* The problem:
Output the data that follows exactly, line for line.

○ ○ ○ ○ ○

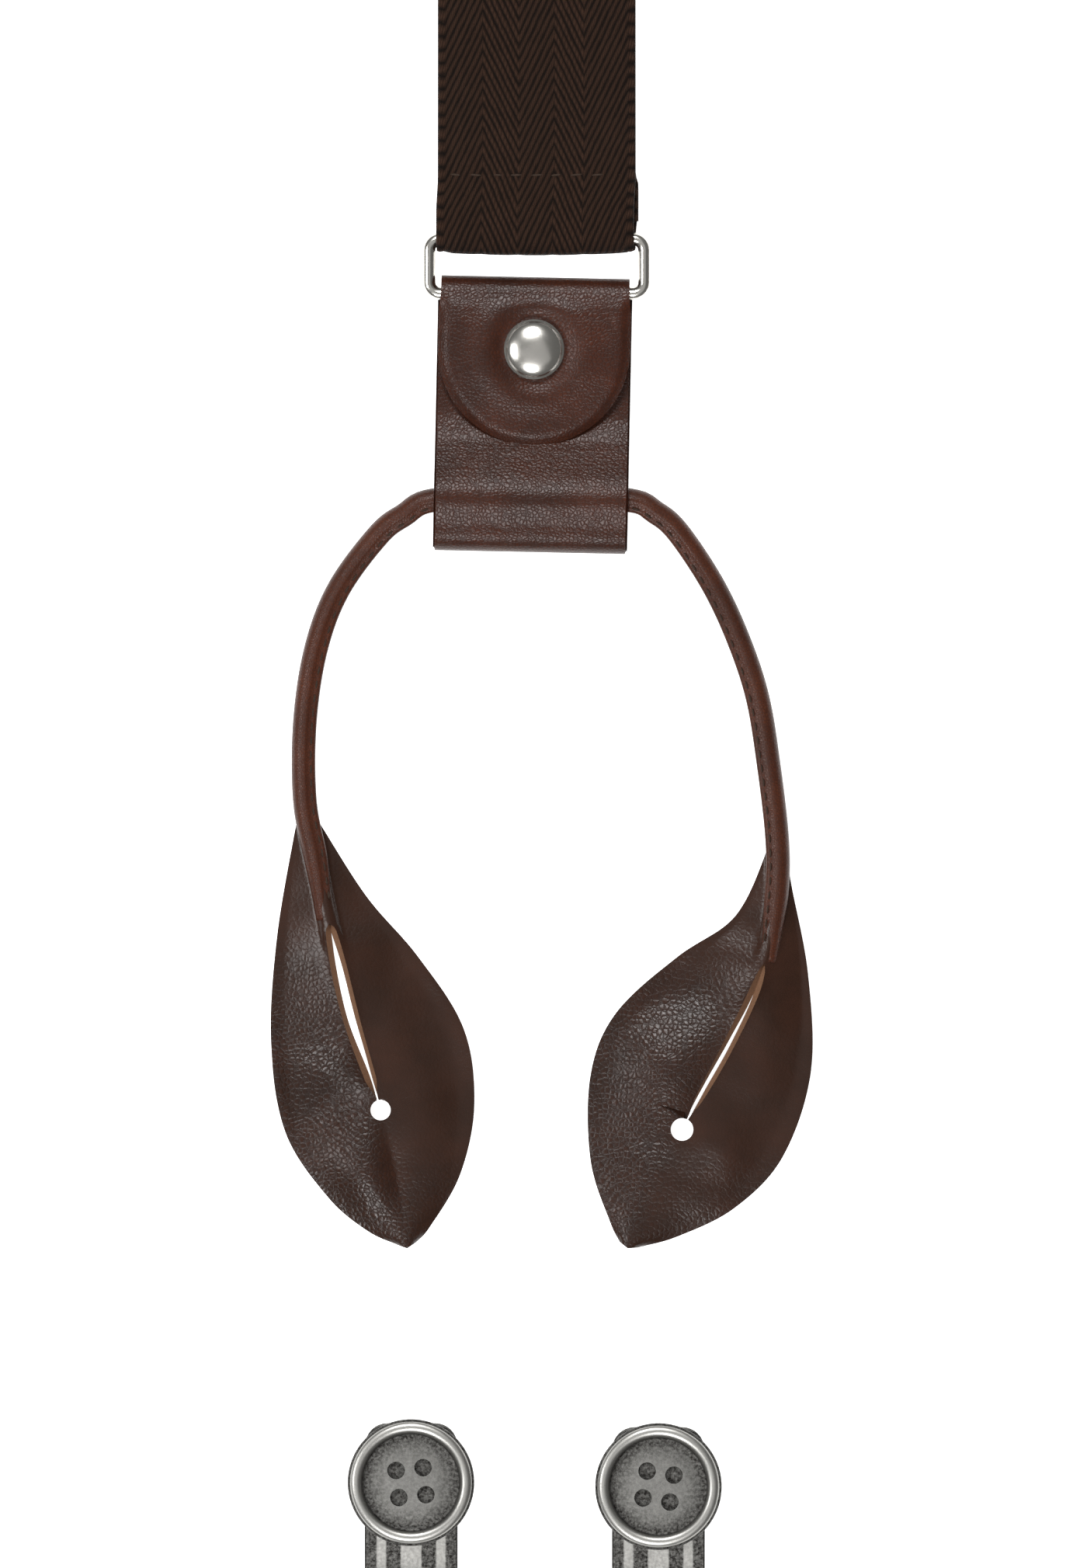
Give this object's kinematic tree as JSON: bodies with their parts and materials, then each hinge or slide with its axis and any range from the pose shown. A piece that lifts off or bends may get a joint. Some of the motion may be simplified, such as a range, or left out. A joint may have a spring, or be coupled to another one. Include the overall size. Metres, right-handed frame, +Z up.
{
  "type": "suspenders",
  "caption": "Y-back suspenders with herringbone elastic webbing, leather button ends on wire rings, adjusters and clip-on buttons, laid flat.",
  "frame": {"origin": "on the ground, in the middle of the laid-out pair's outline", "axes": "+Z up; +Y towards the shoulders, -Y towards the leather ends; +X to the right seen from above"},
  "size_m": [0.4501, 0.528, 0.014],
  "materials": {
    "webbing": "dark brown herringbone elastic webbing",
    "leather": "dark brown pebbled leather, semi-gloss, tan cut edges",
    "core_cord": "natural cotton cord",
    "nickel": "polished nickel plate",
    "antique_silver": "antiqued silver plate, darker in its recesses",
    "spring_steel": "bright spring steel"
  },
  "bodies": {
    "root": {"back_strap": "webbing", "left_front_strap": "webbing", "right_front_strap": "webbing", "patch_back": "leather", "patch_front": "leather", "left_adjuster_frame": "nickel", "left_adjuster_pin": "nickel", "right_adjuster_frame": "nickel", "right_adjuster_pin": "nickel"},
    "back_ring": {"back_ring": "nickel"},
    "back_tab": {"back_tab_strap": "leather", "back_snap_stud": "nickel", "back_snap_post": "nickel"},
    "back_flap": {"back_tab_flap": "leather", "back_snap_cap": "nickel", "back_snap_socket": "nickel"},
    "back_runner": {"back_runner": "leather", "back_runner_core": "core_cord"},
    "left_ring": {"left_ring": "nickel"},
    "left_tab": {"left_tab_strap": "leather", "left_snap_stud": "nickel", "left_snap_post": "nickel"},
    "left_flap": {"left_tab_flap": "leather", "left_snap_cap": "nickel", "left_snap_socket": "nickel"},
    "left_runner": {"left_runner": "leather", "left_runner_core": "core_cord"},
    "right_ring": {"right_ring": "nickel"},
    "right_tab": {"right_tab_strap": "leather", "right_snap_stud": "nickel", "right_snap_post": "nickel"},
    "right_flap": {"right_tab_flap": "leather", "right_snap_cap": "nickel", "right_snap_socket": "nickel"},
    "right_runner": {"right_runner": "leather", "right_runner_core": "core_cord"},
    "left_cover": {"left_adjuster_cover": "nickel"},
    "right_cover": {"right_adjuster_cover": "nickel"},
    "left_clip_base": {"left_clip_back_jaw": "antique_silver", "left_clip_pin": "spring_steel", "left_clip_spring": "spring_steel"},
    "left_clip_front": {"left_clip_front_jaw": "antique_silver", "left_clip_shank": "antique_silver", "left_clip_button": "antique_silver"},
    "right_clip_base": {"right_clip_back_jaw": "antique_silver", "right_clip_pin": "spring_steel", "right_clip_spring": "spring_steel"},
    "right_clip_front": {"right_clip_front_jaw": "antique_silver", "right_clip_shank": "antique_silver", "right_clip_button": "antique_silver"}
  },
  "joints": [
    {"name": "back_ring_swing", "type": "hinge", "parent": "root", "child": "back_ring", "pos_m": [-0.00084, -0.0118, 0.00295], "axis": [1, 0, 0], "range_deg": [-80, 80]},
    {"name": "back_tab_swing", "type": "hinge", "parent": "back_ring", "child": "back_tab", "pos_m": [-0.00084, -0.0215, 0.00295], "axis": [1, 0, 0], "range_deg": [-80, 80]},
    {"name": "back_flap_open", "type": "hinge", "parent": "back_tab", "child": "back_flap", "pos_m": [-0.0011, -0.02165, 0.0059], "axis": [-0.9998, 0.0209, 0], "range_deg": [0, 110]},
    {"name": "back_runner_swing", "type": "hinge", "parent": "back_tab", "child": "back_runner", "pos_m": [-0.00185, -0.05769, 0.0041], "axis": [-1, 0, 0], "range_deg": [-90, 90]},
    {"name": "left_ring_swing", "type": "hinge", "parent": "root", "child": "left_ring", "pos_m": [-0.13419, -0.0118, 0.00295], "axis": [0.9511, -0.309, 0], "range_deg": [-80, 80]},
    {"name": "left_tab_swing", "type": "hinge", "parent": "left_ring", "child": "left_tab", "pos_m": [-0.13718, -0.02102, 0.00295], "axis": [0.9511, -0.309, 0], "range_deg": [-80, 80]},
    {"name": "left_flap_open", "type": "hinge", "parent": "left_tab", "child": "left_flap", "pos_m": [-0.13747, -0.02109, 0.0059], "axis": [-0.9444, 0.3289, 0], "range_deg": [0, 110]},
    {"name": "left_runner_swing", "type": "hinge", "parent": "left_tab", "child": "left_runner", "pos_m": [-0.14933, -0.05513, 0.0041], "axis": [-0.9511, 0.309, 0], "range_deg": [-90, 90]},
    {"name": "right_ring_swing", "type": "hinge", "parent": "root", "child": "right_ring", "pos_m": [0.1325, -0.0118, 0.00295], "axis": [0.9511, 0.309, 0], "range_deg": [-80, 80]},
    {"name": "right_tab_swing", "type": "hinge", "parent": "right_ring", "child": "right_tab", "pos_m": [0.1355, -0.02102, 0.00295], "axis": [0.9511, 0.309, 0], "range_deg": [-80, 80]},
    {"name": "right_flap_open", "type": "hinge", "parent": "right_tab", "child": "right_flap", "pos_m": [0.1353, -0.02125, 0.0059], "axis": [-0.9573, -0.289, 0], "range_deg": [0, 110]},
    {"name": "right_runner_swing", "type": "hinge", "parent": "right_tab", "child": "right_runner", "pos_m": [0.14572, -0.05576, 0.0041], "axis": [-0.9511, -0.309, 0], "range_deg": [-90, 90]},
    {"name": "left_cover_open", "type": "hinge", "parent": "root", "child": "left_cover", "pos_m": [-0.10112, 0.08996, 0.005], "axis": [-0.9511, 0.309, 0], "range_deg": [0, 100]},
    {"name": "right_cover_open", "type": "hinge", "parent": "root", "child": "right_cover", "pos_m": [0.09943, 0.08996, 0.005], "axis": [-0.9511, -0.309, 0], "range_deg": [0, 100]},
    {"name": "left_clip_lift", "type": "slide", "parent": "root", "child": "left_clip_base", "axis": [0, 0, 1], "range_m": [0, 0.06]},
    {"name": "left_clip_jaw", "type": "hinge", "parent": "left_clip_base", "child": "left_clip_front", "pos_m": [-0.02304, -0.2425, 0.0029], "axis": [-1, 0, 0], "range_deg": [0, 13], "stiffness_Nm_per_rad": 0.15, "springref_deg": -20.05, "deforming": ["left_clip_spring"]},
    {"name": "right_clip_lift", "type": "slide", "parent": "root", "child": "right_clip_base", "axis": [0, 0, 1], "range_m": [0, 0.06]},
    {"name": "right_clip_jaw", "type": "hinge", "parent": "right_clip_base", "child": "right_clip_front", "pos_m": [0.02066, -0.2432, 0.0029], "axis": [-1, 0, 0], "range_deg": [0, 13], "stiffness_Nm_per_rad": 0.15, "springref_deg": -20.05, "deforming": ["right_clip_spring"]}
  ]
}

○ ○ ○ ○ ○

* The response:
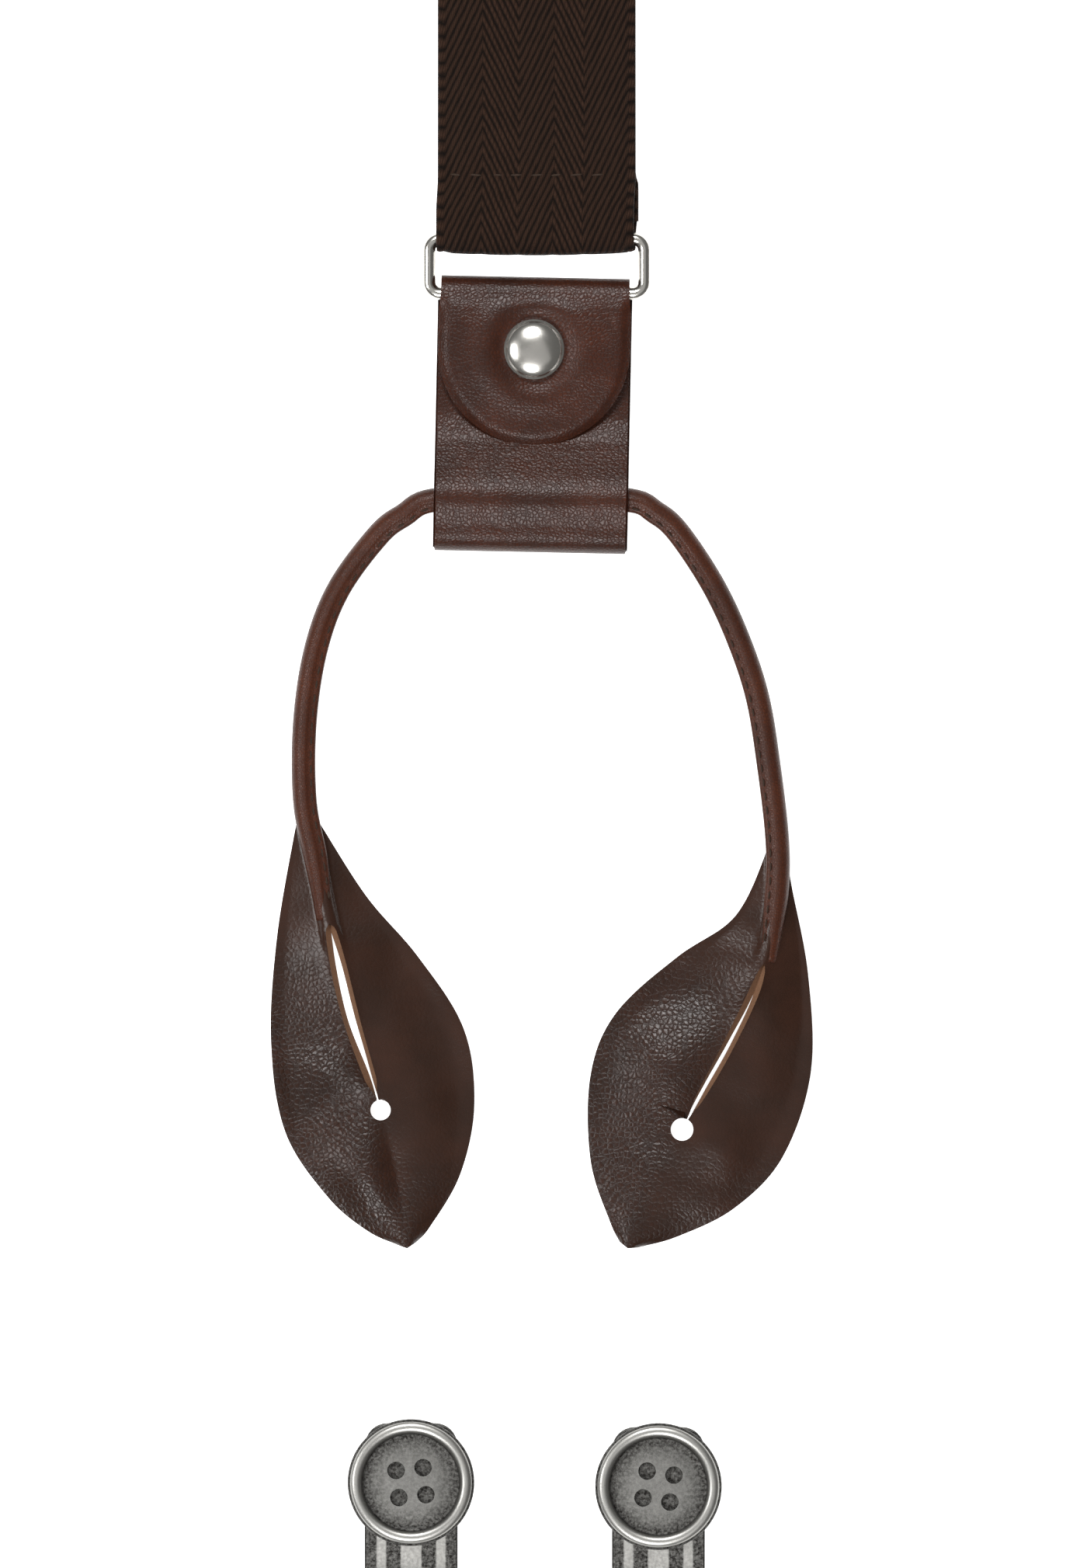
Give this object's kinematic tree as JSON: bodies with their parts and materials, then each hinge or slide with its axis and any range from the pose shown. A piece that lifts off or bends may get a joint. Some of the motion may be simplified, such as a range, or left out. A joint may have a spring, or be coupled to another one. Include the overall size. Metres, right-handed frame, +Z up.
{
  "type": "suspenders",
  "caption": "Y-back suspenders with herringbone elastic webbing, leather button ends on wire rings, adjusters and clip-on buttons, laid flat.",
  "frame": {"origin": "on the ground, in the middle of the laid-out pair's outline", "axes": "+Z up; +Y towards the shoulders, -Y towards the leather ends; +X to the right seen from above"},
  "size_m": [0.4501, 0.528, 0.014],
  "materials": {
    "webbing": "dark brown herringbone elastic webbing",
    "leather": "dark brown pebbled leather, semi-gloss, tan cut edges",
    "core_cord": "natural cotton cord",
    "nickel": "polished nickel plate",
    "antique_silver": "antiqued silver plate, darker in its recesses",
    "spring_steel": "bright spring steel"
  },
  "bodies": {
    "root": {"back_strap": "webbing", "left_front_strap": "webbing", "right_front_strap": "webbing", "patch_back": "leather", "patch_front": "leather", "left_adjuster_frame": "nickel", "left_adjuster_pin": "nickel", "right_adjuster_frame": "nickel", "right_adjuster_pin": "nickel"},
    "back_ring": {"back_ring": "nickel"},
    "back_tab": {"back_tab_strap": "leather", "back_snap_stud": "nickel", "back_snap_post": "nickel"},
    "back_flap": {"back_tab_flap": "leather", "back_snap_cap": "nickel", "back_snap_socket": "nickel"},
    "back_runner": {"back_runner": "leather", "back_runner_core": "core_cord"},
    "left_ring": {"left_ring": "nickel"},
    "left_tab": {"left_tab_strap": "leather", "left_snap_stud": "nickel", "left_snap_post": "nickel"},
    "left_flap": {"left_tab_flap": "leather", "left_snap_cap": "nickel", "left_snap_socket": "nickel"},
    "left_runner": {"left_runner": "leather", "left_runner_core": "core_cord"},
    "right_ring": {"right_ring": "nickel"},
    "right_tab": {"right_tab_strap": "leather", "right_snap_stud": "nickel", "right_snap_post": "nickel"},
    "right_flap": {"right_tab_flap": "leather", "right_snap_cap": "nickel", "right_snap_socket": "nickel"},
    "right_runner": {"right_runner": "leather", "right_runner_core": "core_cord"},
    "left_cover": {"left_adjuster_cover": "nickel"},
    "right_cover": {"right_adjuster_cover": "nickel"},
    "left_clip_base": {"left_clip_back_jaw": "antique_silver", "left_clip_pin": "spring_steel", "left_clip_spring": "spring_steel"},
    "left_clip_front": {"left_clip_front_jaw": "antique_silver", "left_clip_shank": "antique_silver", "left_clip_button": "antique_silver"},
    "right_clip_base": {"right_clip_back_jaw": "antique_silver", "right_clip_pin": "spring_steel", "right_clip_spring": "spring_steel"},
    "right_clip_front": {"right_clip_front_jaw": "antique_silver", "right_clip_shank": "antique_silver", "right_clip_button": "antique_silver"}
  },
  "joints": [
    {"name": "back_ring_swing", "type": "hinge", "parent": "root", "child": "back_ring", "pos_m": [-0.00084, -0.0118, 0.00295], "axis": [1, 0, 0], "range_deg": [-80, 80]},
    {"name": "back_tab_swing", "type": "hinge", "parent": "back_ring", "child": "back_tab", "pos_m": [-0.00084, -0.0215, 0.00295], "axis": [1, 0, 0], "range_deg": [-80, 80]},
    {"name": "back_flap_open", "type": "hinge", "parent": "back_tab", "child": "back_flap", "pos_m": [-0.0011, -0.02165, 0.0059], "axis": [-0.9998, 0.0209, 0], "range_deg": [0, 110]},
    {"name": "back_runner_swing", "type": "hinge", "parent": "back_tab", "child": "back_runner", "pos_m": [-0.00185, -0.05769, 0.0041], "axis": [-1, 0, 0], "range_deg": [-90, 90]},
    {"name": "left_ring_swing", "type": "hinge", "parent": "root", "child": "left_ring", "pos_m": [-0.13419, -0.0118, 0.00295], "axis": [0.9511, -0.309, 0], "range_deg": [-80, 80]},
    {"name": "left_tab_swing", "type": "hinge", "parent": "left_ring", "child": "left_tab", "pos_m": [-0.13718, -0.02102, 0.00295], "axis": [0.9511, -0.309, 0], "range_deg": [-80, 80]},
    {"name": "left_flap_open", "type": "hinge", "parent": "left_tab", "child": "left_flap", "pos_m": [-0.13747, -0.02109, 0.0059], "axis": [-0.9444, 0.3289, 0], "range_deg": [0, 110]},
    {"name": "left_runner_swing", "type": "hinge", "parent": "left_tab", "child": "left_runner", "pos_m": [-0.14933, -0.05513, 0.0041], "axis": [-0.9511, 0.309, 0], "range_deg": [-90, 90]},
    {"name": "right_ring_swing", "type": "hinge", "parent": "root", "child": "right_ring", "pos_m": [0.1325, -0.0118, 0.00295], "axis": [0.9511, 0.309, 0], "range_deg": [-80, 80]},
    {"name": "right_tab_swing", "type": "hinge", "parent": "right_ring", "child": "right_tab", "pos_m": [0.1355, -0.02102, 0.00295], "axis": [0.9511, 0.309, 0], "range_deg": [-80, 80]},
    {"name": "right_flap_open", "type": "hinge", "parent": "right_tab", "child": "right_flap", "pos_m": [0.1353, -0.02125, 0.0059], "axis": [-0.9573, -0.289, 0], "range_deg": [0, 110]},
    {"name": "right_runner_swing", "type": "hinge", "parent": "right_tab", "child": "right_runner", "pos_m": [0.14572, -0.05576, 0.0041], "axis": [-0.9511, -0.309, 0], "range_deg": [-90, 90]},
    {"name": "left_cover_open", "type": "hinge", "parent": "root", "child": "left_cover", "pos_m": [-0.10112, 0.08996, 0.005], "axis": [-0.9511, 0.309, 0], "range_deg": [0, 100]},
    {"name": "right_cover_open", "type": "hinge", "parent": "root", "child": "right_cover", "pos_m": [0.09943, 0.08996, 0.005], "axis": [-0.9511, -0.309, 0], "range_deg": [0, 100]},
    {"name": "left_clip_lift", "type": "slide", "parent": "root", "child": "left_clip_base", "axis": [0, 0, 1], "range_m": [0, 0.06]},
    {"name": "left_clip_jaw", "type": "hinge", "parent": "left_clip_base", "child": "left_clip_front", "pos_m": [-0.02304, -0.2425, 0.0029], "axis": [-1, 0, 0], "range_deg": [0, 13], "stiffness_Nm_per_rad": 0.15, "springref_deg": -20.05, "deforming": ["left_clip_spring"]},
    {"name": "right_clip_lift", "type": "slide", "parent": "root", "child": "right_clip_base", "axis": [0, 0, 1], "range_m": [0, 0.06]},
    {"name": "right_clip_jaw", "type": "hinge", "parent": "right_clip_base", "child": "right_clip_front", "pos_m": [0.02066, -0.2432, 0.0029], "axis": [-1, 0, 0], "range_deg": [0, 13], "stiffness_Nm_per_rad": 0.15, "springref_deg": -20.05, "deforming": ["right_clip_spring"]}
  ]
}